Após sua saída da BYU, Hardy lecionou por mais de quatro décadas na California State University, Fullerton. Além de classes em História Americana e Civilização Mundial, Hardy também lecionou História Constitucional Americana e História Intelectual Americana.

Em 1992, Hardy publicou seu mais conhecido trabalho: Solemn Covenant: The Mormon Polygamous Passage (“Convênio Solene: a passagem poligâmica mórmon”), publicado pela Univerisdade de Illinois. Vencedor do prêmio de Melhor Livro do Ano da Associação de História Mórmon, a obra trata da transição da defesa e promoção da poligamia para uma instituição monogâmica. Nela, Hardy ainda analisa como a institucionalização do ato de mentir foi usada sistematicamente dentro do mormonismo em defesa do casamento plural.

Em 2007, Hardy publicou o importante volume de história documentária, intitulado Doing the Works of Abraham: Mormon Polygamy, Its Origins, Practice and Demise (“Fazendo as obras de Abraão: poligamia mórmon, sua origem, prática e declínio”), reunindo diversas fontes primárias em um único tomo.
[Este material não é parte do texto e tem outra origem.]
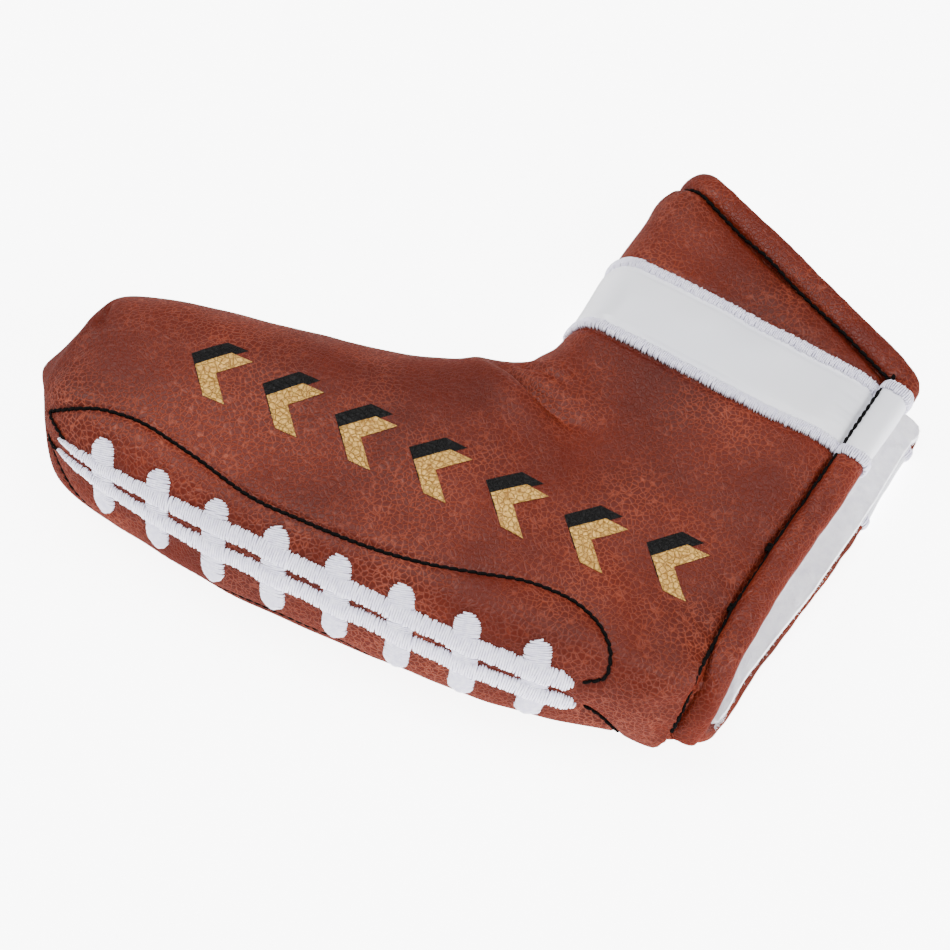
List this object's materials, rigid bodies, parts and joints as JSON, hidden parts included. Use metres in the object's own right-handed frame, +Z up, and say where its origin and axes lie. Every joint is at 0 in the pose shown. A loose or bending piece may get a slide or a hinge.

A comunidade acadêmica mórmon é grata pela obra e pelo exemplo profissional e humano de B. Carmon Hardy. Acreditamos que sua pesquisa acerca de um dos temas mais complexos e essenciais para a compreensão do mormonismo poderá ainda servir como base para maiores investigações e uma compreensão mais ampla do tema pelas gerações acadêmicas futuras.
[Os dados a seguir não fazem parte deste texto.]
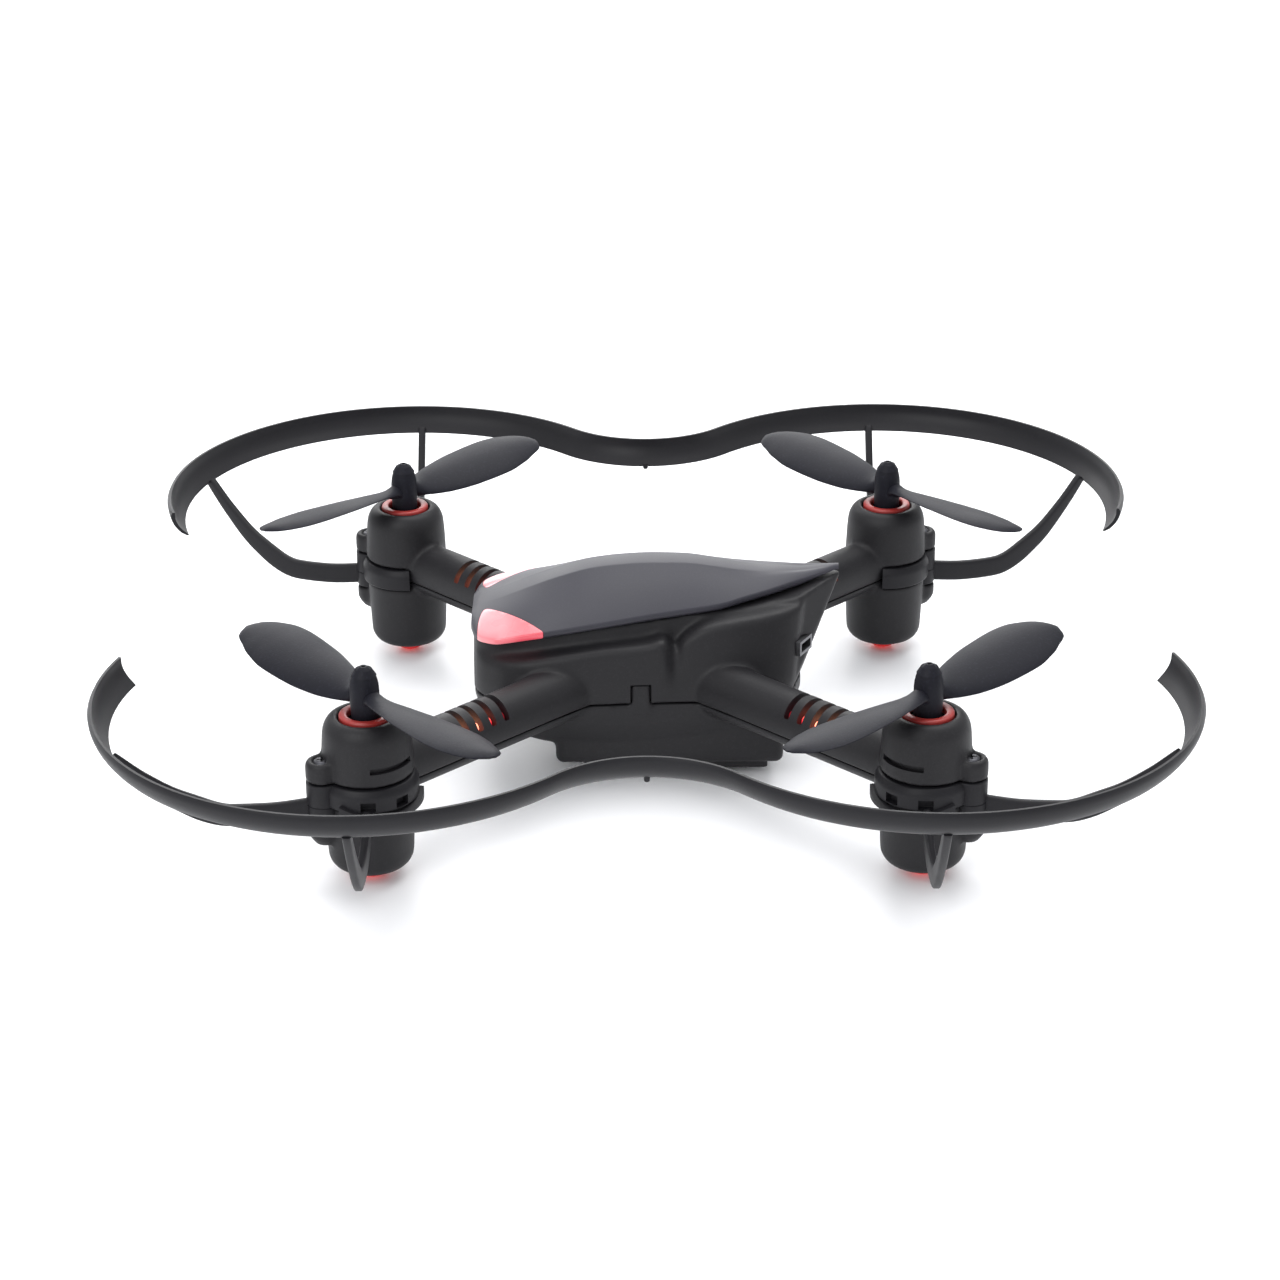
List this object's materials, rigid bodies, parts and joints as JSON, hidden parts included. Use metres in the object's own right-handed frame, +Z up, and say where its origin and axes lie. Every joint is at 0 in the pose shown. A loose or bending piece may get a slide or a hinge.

3 comentários sobre “Falece B. Carmon Hardy, Historiador da Poligamia Mórmon

  1. Sinto-me profundamente grato e imensamente honrado por haver tido um Irmão SUD desta iguala com este valor académico , ímpar entre seus pares .No decorrer da leitura , cheguei mesmo a emocionar -me com tal estatura de Homem e tal envergadura intelectual .
    Por que será que não estranhei ao ler ” …Carmon Hardy e sua esposa Kamillia M. Hardy deixaram de ser membros ativos da Igreja SUD. ” ?
    É uma pergunta que não quero responder a mim mesmo .
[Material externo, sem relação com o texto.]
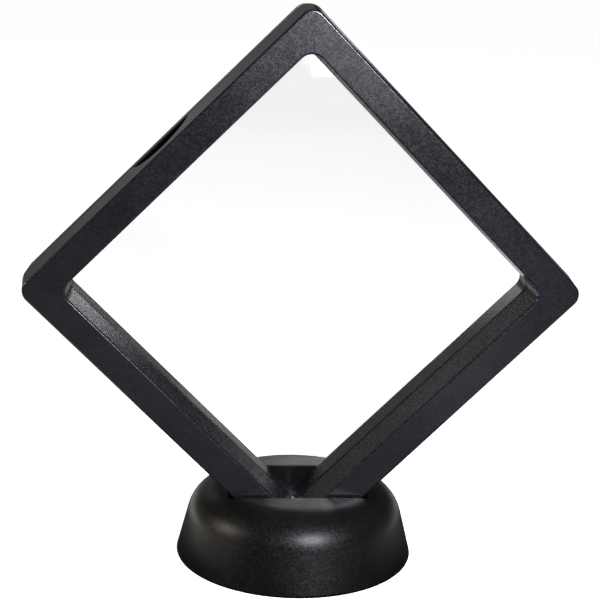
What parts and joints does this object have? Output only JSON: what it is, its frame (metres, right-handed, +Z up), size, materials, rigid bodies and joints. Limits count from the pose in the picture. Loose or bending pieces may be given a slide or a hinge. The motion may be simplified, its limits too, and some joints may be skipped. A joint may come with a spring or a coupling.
{
  "type": "floating display frame",
  "caption": "Square display frame in two hinged halves with clear stretched films, standing as a diamond in the slot of a round base.",
  "frame": {"origin": "on the table, under the middle of the base", "axes": "+Z up, the frame's front face looks along -Y, its closing side faces up and to the left (-X, +Z), its hinge side down and to the right (+X, -Z)"},
  "size_m": [0.126, 0.0554, 0.1285],
  "materials": {
    "frame_plastic": "fine spark-eroded grain, matt black",
    "carrier_plastic": "smooth matt black",
    "clear_film": "clear, glossy, stretched",
    "pin_steel": "drawn wire",
    "base_plastic": "fine spark-eroded grain, satin black"
  },
  "bodies": {
    "base": {"base_stand": "base_plastic"},
    "rear_half": {"rear_frame": "frame_plastic", "rear_carrier_ring": "carrier_plastic", "rear_film": "clear_film", "upper_hinge_pin": "pin_steel", "lower_hinge_pin": "pin_steel"},
    "front_half": {"front_frame": "frame_plastic", "front_carrier_ring": "carrier_plastic", "front_film": "clear_film"}
  },
  "joints": [
    {"name": "lift_off", "type": "slide", "parent": "base", "child": "rear_half", "axis": [0, 0, 1], "range_m": [0, 0.42]},
    {"name": "opening", "type": "hinge", "parent": "rear_half", "child": "front_half", "pos_m": [0.03291, 0, 0.03258], "axis": [0.7071, 0, 0.7071], "range_deg": [0, 180]}
  ],
  "couplings": [
    {"joint": "opening", "follows": "lift_off", "rad_per_m": 7.45}
  ]
}
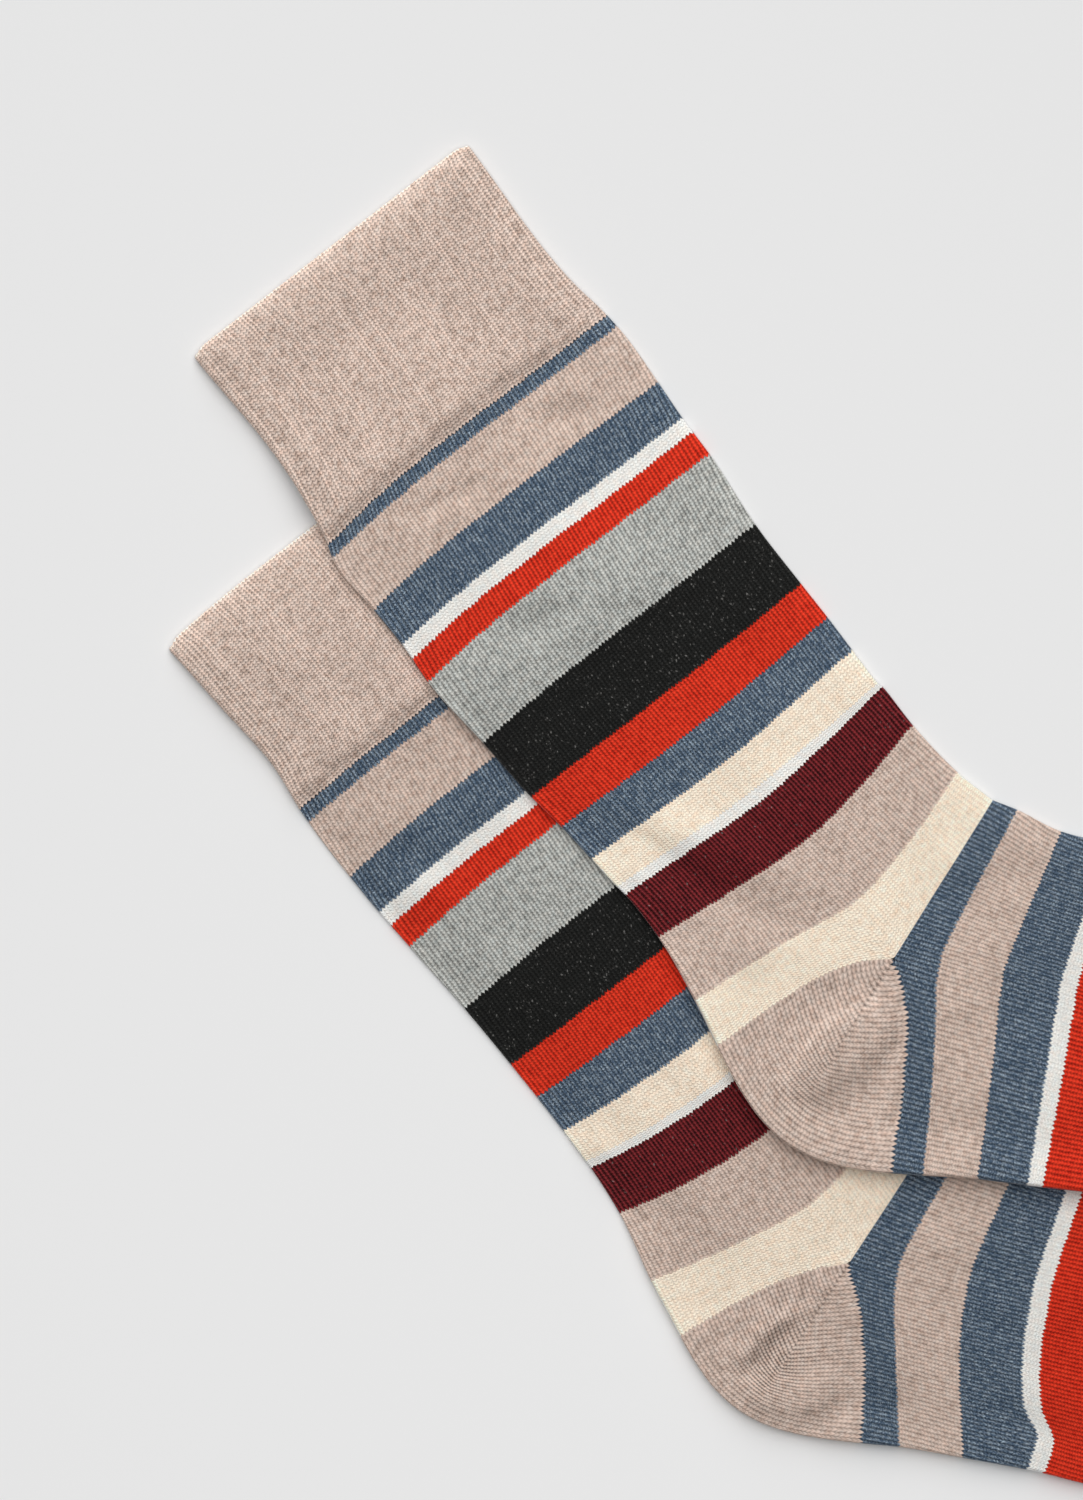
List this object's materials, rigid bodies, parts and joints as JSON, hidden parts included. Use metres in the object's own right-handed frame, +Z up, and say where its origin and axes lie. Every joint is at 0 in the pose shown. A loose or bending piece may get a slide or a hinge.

    • Partilho as suas emoções , Fernando Mutella e se me permite recomendo-lhe que não responda à sua própria pergunta . Corre seriamente o risco , se o fizer , de accionar o gatilho da inactividade . Aqui nesta igreja , obedece-se , e nada mais , porque a obediência é uma lei celestial .Uma das maiores , pergunte a qualquer elder em missão .
      Já pagar o dizimo integral sem fazer perguntas inoportunas é outra lei , esta actualizada convenientemente pelos homens , que não sendo bem celestial, assim mesmo parece ser a prioritária para o bispo que relembra que, tal como ontem , somos hoje obrigados pela lei de Moisés.Como sabe, o dízimo era o que sustentava os sacerdotes naqueles tempos onde tudo era em comum , ao contraio dos dias de hoje ,( pormenor que também nunca deve ser relembrado, e muito menos debatido no quóron de sacerdotes e muito menos na dominical ) e como sabe , servem tais dízimos hoje em dia para os milionários investimentos que a si não lhes dizem respeito , e para as mais diversas mordomias dos altos executivos da Corporação SUD , chamadas autoridades gerais , sob a seráfica batuta do profeta de turno e dos seus auxiliares conselheiros .
      Isto de pretender gerar filhos espirituais , ter planetas em propriedade densamente povoados com trono e ceptro , custa caro aqui na Terra , mas sempre é melhor que as tais 72 virgens prometidas por Maomé aos que se fazem estalar com as bombas suicidas .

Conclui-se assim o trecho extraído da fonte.